Although he says it’s hard to know, Sim guesses there are about 30 people in the world testing the boundaries of paralpinism. And there’s still a lot to learn.

“We’re just making it up as we go along at the moment, we really are just soldiers to be experimented on,” he says. “We’re trying to work out how it works. … Everything that we do, even if it’s more or less a failure, is progress at the moment, because we’re understanding how to carry our stuff in the air. We’re understanding how to land at high altitude and takeoff at high altitude. We’re understanding more every year, but it’s so early on.
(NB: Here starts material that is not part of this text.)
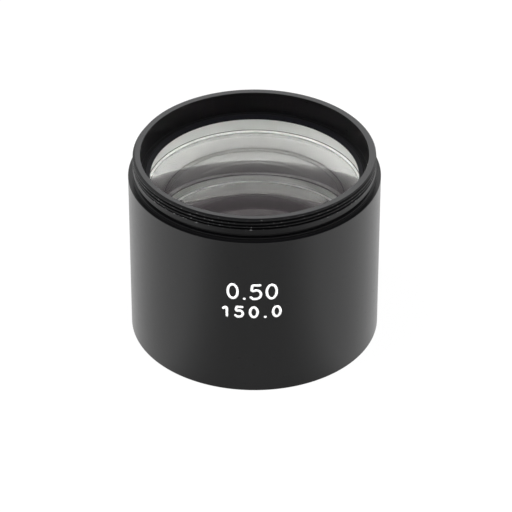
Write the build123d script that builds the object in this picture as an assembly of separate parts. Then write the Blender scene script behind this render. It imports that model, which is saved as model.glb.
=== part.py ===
"""Screw-on auxiliary objective for a stereo microscope: a short black tube with two lenses.

All sizes are in millimetres. The tube stands on its open base at Z = 0, with its axis on +Z
and its threaded nose on top. Every piece is turned, so each one is a profile in the XZ plane
that is revolved about Z. Radii follow the thread by named steps and walls, and the stack of
ring, lenses and spacer is measured down from the rim.
"""

import os

from build123d import *

# Nose, which carries an M48 x 0.75 male thread in the stretch above the land
thread_radius = 24.0
nose_height = 4.76  # shoulder to rim
nose_wall = 1.5
rim_chamfer = 0.25
bore_edge_break = 0.12

# Collar and relief between the shoulder and the thread
collar_step = 0.08  # by which the collar stands out from the thread
collar_height = 0.5
relief_ramp = 0.2
relief_depth = 0.55
relief_width = 0.65
relief_slope = 0.12  # height of the small cone below the land

# Body
shoulder_width = 1.0  # by which the body stands out from the thread
body_height = 35.1  # base to shoulder
base_chamfer = 0.3
shoulder_edge_break = 0.12

# Inside of the tube: counterbore, lens bore, seat of the lower lens and recess below it
counterbore_depth = 4.66
counterbore_step = 0.8
step_edge_break = 0.08
seat_ledge = 1.5
seat_lip_thickness = 1.15
seat_bevel = 0.5
base_wall = 3.0
recess_edge_break = 0.4

# Glass, with a ground edge and ground bevels
lens_clearance = 0.1
upper_edge_thickness = 7.83
upper_concave_radius = 67.4
upper_top_bevel = 0.85
upper_low_bevel = 0.55
lower_edge_thickness = 9.8
lower_convex_radius = 150.0
lower_concave_radius = 68.0
lower_top_bevel = 0.5
lower_low_bevel = 0.75

# Spacer tube, with an inward lip that rests on the lower lens
spacer_clearance = 0.1
spacer_wall = 0.6
spacer_height = 6.61
spacer_lip = 0.56
spacer_land = 0.48  # height of the lip's inner edge

# Retaining ring, level with the floor of the counterbore
ring_clearance = 0.06
ring_height = 0.58
ring_width = 1.0
ring_flat = 0.14  # width of its top
ring_edge = 0.23  # height of its inner edge

body_radius = thread_radius + shoulder_width
counterbore_radius = thread_radius - nose_wall
lens_bore_radius = counterbore_radius - counterbore_step
lens_radius = lens_bore_radius - lens_clearance
spacer_radius = lens_bore_radius - spacer_clearance
spacer_bore_radius = spacer_radius - spacer_wall
spacer_lip_radius = spacer_bore_radius - spacer_lip


def sagitta(sphere_radius, chord_radius):
    """Depth of a spherical face between its pole and the circle of chord_radius."""
    return sphere_radius - (sphere_radius**2 - chord_radius**2) ** 0.5


rim_height = body_height + nose_height
counterbore_floor = rim_height - counterbore_depth
upper_edge_top = counterbore_floor - ring_height
upper_edge_base = upper_edge_top - upper_edge_thickness
spacer_base = upper_edge_base - spacer_height
# The lip touches the convex face at its own inner edge, a little above the edge of the glass.
lip_rise = sagitta(lower_convex_radius, lens_radius - lower_top_bevel) - sagitta(
    lower_convex_radius, spacer_lip_radius
)
lower_edge_top = spacer_base - lip_rise
seat_height = lower_edge_top - lower_edge_thickness


def turned(outline):
    """Solid of revolution about Z of a closed outline, given as lines in the XZ plane."""
    with BuildPart() as piece:
        with BuildSketch(Plane.XZ):
            with BuildLine():
                outline()
            make_face()
        revolve(axis=Axis.Z)
    return piece.part


def barrel():
    """The one-piece tube, walked up its outside and down its inside."""
    collar_radius = thread_radius + collar_step
    collar_top = body_height + collar_height
    relief_radius = thread_radius - relief_depth
    relief_low = collar_top + relief_ramp
    relief_high = relief_low + relief_width
    aperture_radius = lens_bore_radius - seat_ledge
    lip_base = seat_height - seat_lip_thickness
    recess_radius = body_radius - base_wall

    def outline():
        Polyline(
            (recess_radius + recess_edge_break, 0),
            (body_radius - base_chamfer, 0),
            (body_radius, base_chamfer),
            (body_radius, body_height - shoulder_edge_break),
            (body_radius - shoulder_edge_break, body_height),
            (collar_radius, body_height),
            (collar_radius, collar_top),
            (relief_radius, relief_low),
            (relief_radius, relief_high - relief_slope),
            (thread_radius, relief_high),
            (thread_radius, rim_height - rim_chamfer),
            (thread_radius - rim_chamfer, rim_height),
            (counterbore_radius + bore_edge_break, rim_height),
            (counterbore_radius, rim_height - bore_edge_break),
            (counterbore_radius, counterbore_floor),
            (lens_bore_radius + step_edge_break, counterbore_floor),
            (lens_bore_radius, counterbore_floor - step_edge_break),
            (lens_bore_radius, seat_height),
            (aperture_radius, seat_height),
            (aperture_radius, lip_base + seat_bevel),
            (aperture_radius + seat_bevel, lip_base),
            (recess_radius, lip_base),
            (recess_radius, recess_edge_break),
            close=True,
        )

    return turned(outline)


def lens(edge_base, edge_thickness, top_bevel, low_bevel, convex_radius, concave_radius):
    """A lens with its hollow face down: ground edge, two bevels, and a flat or convex top.

    edge_base is the height of its lowest circle. A convex_radius of 0 means a flat top.
    """
    top_radius = lens_radius - top_bevel
    low_radius = lens_radius - low_bevel
    edge_top = edge_base + edge_thickness
    pole_top = edge_top + (sagitta(convex_radius, top_radius) if convex_radius else 0)
    pole_base = edge_base + sagitta(concave_radius, low_radius)

    def outline():
        if convex_radius:
            on_top = (top_radius / 2, pole_top - sagitta(convex_radius, top_radius / 2))
            ThreePointArc((0, pole_top), on_top, (top_radius, edge_top))
        else:
            Line((0, pole_top), (top_radius, edge_top))
        Polyline(
            (top_radius, edge_top),
            (lens_radius, edge_top - top_bevel),
            (lens_radius, edge_base + low_bevel),
            (low_radius, edge_base),
        )
        below = (low_radius / 2, pole_base - sagitta(concave_radius, low_radius / 2))
        ThreePointArc((low_radius, edge_base), below, (0, pole_base))
        Line((0, pole_base), (0, pole_top))

    return turned(outline)


def spacer_tube():
    """The thin tube that parts the lenses, with the bevelled lip that masks the lower one."""
    land_top = spacer_base + spacer_land

    def outline():
        Polyline(
            (spacer_lip_radius, spacer_base),
            (spacer_radius, spacer_base),
            (spacer_radius, upper_edge_base),
            (spacer_bore_radius, upper_edge_base),
            (spacer_bore_radius, land_top + spacer_lip),
            (spacer_lip_radius, land_top),
            close=True,
        )

    return turned(outline)


def retaining_ring():
    """The thin ring that holds the glass down, with a wide bevel from its top to its inner edge."""
    outer = lens_bore_radius - ring_clearance
    inner = outer - ring_width

    def outline():
        Polyline(
            (inner, upper_edge_top),
            (outer, upper_edge_top),
            (outer, counterbore_floor),
            (outer - ring_flat, counterbore_floor),
            (inner, upper_edge_top + ring_edge),
            close=True,
        )

    return turned(outline)


pieces = {
    "barrel": barrel(),
    "lower_lens": lens(
        seat_height,
        lower_edge_thickness,
        lower_top_bevel,
        lower_low_bevel,
        lower_convex_radius,
        lower_concave_radius,
    ),
    "spacer_tube": spacer_tube(),
    "upper_lens": lens(
        upper_edge_base, upper_edge_thickness, upper_top_bevel, upper_low_bevel, 0, upper_concave_radius
    ),
    "retaining_ring": retaining_ring(),
}

os.makedirs("parts", exist_ok=True)
for name, solid in pieces.items():
    export_step(solid, f"parts/{name}.step")
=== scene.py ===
"""Screw-on auxiliary objective of a stereo microscope, standing on a white table.

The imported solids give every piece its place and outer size. Each turned piece is drawn again as a
fine surface of revolution with the edge rounding, the nose thread and the ground glass edges that
the plain solids leave out. Lengths are millimetres until a mesh or a material is made.
"""
import math

import bpy
import numpy as np
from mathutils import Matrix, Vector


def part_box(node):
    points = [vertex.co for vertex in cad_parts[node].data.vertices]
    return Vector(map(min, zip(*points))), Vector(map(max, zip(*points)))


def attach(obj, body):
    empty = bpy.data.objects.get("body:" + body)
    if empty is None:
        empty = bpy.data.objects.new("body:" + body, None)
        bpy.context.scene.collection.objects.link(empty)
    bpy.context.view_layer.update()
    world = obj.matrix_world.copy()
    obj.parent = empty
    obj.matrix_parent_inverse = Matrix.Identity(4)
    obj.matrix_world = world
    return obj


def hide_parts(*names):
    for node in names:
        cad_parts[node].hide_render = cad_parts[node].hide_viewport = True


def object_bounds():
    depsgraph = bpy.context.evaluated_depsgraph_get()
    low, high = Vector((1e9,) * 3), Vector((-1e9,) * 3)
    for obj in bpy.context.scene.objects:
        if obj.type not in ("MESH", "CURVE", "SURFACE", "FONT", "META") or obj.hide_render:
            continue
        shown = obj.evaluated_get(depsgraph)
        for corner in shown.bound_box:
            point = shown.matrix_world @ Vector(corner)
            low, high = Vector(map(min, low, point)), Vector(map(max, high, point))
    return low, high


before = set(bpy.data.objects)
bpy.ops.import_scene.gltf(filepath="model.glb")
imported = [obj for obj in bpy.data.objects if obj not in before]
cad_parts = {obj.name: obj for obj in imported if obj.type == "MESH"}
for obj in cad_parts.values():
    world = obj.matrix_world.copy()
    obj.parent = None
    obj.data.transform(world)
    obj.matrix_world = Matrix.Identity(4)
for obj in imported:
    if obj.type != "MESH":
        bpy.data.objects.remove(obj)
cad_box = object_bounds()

MM = 0.001
COLUMNS = 400  # facets round a turned piece
CORNER_STEPS = 5  # points on a rounded corner
FACE_STEPS = 60  # points on a spherical face, from the axis to its edge

# Tube, outside
BODY_RADIUS = 24.985  # under the solid's 25, so that the print on it stays inside the solid's size
SHOULDER_HEIGHT = 35.1
BASE_ROUNDING = 0.3
SHOULDER_ROUNDING = 0.1
COLLAR_RADIUS = 24.08
COLLAR_HEIGHT = 0.5
RELIEF_RADIUS = 23.45
RELIEF_START = 0.7  # above the shoulder, as RELIEF_END is
RELIEF_END = 1.35
RELIEF_SLOPE = 0.12
THREAD_RADIUS = 24.0
LAND_RADIUS = THREAD_RADIUS - 0.0001  # tells the plain land's rows from the thread's
RIM_CHAMFER = 0.25
RIM_STEP = 0.02  # from the chamfer to the first row of the rim's flat
RIM_INNER_ROUNDING = 0.12

# Thread on the nose
PITCH = 0.75
THREAD_DEPTH = 0.46
CREST_HALF = 0.07
FLANK_WIDTH = 0.2
FLANK_SOFTNESS = 0.3  # 0 for a straight flank, 1 for a fully rounded one
THREAD_LOW = 37.5  # top of the plain land, where the groove starts without depth
THREAD_FADE = 0.2  # height over which the groove reaches its depth
LAND_END = 0.1  # below THREAD_LOW, where the rounded profile of the land stops
THREAD_START = 0.05  # below THREAD_LOW, where the thread's rows start
ROWS_PER_PITCH = 20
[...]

It’s just very experimental.” 

Sim has also explored pairing paragliding with skiing, which is where he thinks more of the future of the concept lies, to get first descents off hard-to-reach high mountain peaks. 

“It’s basically like heli-skiing, but way cooler because it’s … far more skillful,” he says.

Sim says interest in paralpinism “is at an all time high.” In two years, he predicts there could be four times as many climbers and skiers paragliding, doing even “harder and bigger” objectives than what he’s accomplished. 

Since Wright scratched the surface, he’s hooked. 

“Now I want to go back and do some bigger objectives in that style, now that I’ve got the basics down,” he says. “I’m gonna try to go bigger.”

The award-winning filmmaker documented his journey, and is working on a film to share the experience. He plans on releasing it this winter. 

Sim, like Wright, sees nothing but potential in paralpinism. 

“It’s all to be done,” he says. “This is just the beginning.”